The Vindolanda Tablets Online site presents “writing tablets excavated from the Roman fort at Vindolanda in northern England” in a rather complicated interface that takes getting used to, but once you start accessing the tablets themselves, scrupulously transcribed and translated, it becomes addictive. To help you out, the Finding Tablets in the database page says:
In order to browse or search the tablets for more specific information, for example the texts written by the same person, texts in which a certain word, term or name occurs, or that refer to a particular subject or come from the same archaeological context, follow ‘search’ or ‘browse’ from the side menu. Within ‘search’ there is also a tool for finding tablets using the alternative numbering systems by which they have been identified, the numbers used in Vindolanda Tablets I and the Vindolanda archaeological inventory numbers (see The print publication and the online edition for more details). Remember too that the scholarly introductions to the tablets can also be searched.

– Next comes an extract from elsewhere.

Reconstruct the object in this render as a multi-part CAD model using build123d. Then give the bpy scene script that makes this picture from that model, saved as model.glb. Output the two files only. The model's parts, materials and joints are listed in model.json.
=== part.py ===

There are two main categories of search, ‘Latin text search’ and ‘General text search’, as well as a search by tablet number.
For the Latin search you use the dictionary form (nom. sg. for nouns, 1 sg. pres. for verbs); the general search “allows you to search the English translations, commentaries, notes and cataloguing data (‘metadata’) for each tablet, via a text box.” They thoughtfully provide a highlights page to get you started; the third item, tablet #164, reads:
1 _nenu…[.]n. Brittones
2 nimium multi · equites
3 gladis · non utuntur equi-
4 tes · nec residunt
5 Brittunculi · ut · iaculos
6 mittant
“… the Britons are unprotected by armour (?). There are very many cavalry. The cavalry do not use swords nor do the wretched Britons mount in order to throw javelins.”
It’s wonderful to see the actual tablet, with its Latin text inscribed by a clearly pissed-off soldier. (Via Plep.)
I first read about the Vindolanda tablets in a 1977 issue of “Scientific American” written by two British archeologists. The spidery writing on the wooden tablets shown in the article immediately struck me as bizarre. It was not the printed Roman letters that you normaly see inscribed on monuments and funeral stele. I wrote the two archeologists in England asking for more information on the writing and the type of Latin the tablets were written in. Today, this would probably not be necessary but even as late as 1977 there was a paucity of information on Roman and Celtic archeology in western Europe.
The two professors told me that the writing on the Vindolandia tablets were in a Roman cursive simalar to the ones found in Pompeiian inscriptions. . (I never knew that the Romans had cursive writing) .They also told me that the quality of the Latin the on the tablets was quite good (I thought that the Latin would be somewhat poor that far away from Rome and might provide some cluses as to what British Vulgar Latin was like).
The tablets seem to records and requests of goods and merchandise that the Roman Army stationed near Hadrian’s wall used. One tablet is by a soldier talking about how cold it was in northern England and asking his relatives back home to send some socks. Another is by a soldier requesting more beer for him and his messmates. This implies that these particular soldiers may not have been Roman or Italian since the Romans were primarily wine drinkers like the Greeks and Phoenecians.
“Vindolandia” is an Old Celtic name which is difficult to translate into English. The nearest equivalent is probably “The fair heath or shrubland.” Modern Breton has lann “heath” and gwen “white; fair’ from the same roots.
The tablets seem to (BE) records and requests…
Re: 5 Brittunculi · ut · iaculos – I’ve also seen ‘Brittunculi” translated before as “Silly Britons” which might be more accurate.
Do the tablets really work??
There are some of these on display in the British Museum, London.
including the tablet which refers to the wretched Britons or little Brits (Brittunculi) which is on display in Room 49:
http://www.thebritishmuseum.ac.uk/compass/ixbin/hixclient.exe?_IXDB_=compass&_IXFIRST_=1&_IXMAXHITS_=1&_IXSPFX_=graphical/full/&$+with+all_unique_id_index+is+$=OBJ1462&submit-button=summary
“There are some of these on display in the British Museum, London.” – Glyn
Thanks Glyn for that slapdash of information.
In looking at some of the Vindolanda tablets I’ve noticed that a few phrases on them like pretio lardi “for the price of bacon,” pretio caballi “for the price of a horse,” Reditus castelli “for the revenues of the fort” and mi domine “My lord” actually depart from Classical Latin and come a little closer to the modern Romance languages like Italian and Spanish etc.. I’m told that Latin reached its apex (high point) in the early 1st century B.C., just before Julius Caesars time .By Caesar’s time the language was beginning to become corrupt, a process that would continue until the end of the Roman period (476 A.D).
Most linguists consider the modern Romance languages to be improvements over the ancestral Latin in a lot of ways, however, I’ve noticed that strict Latinists still tend not to like them.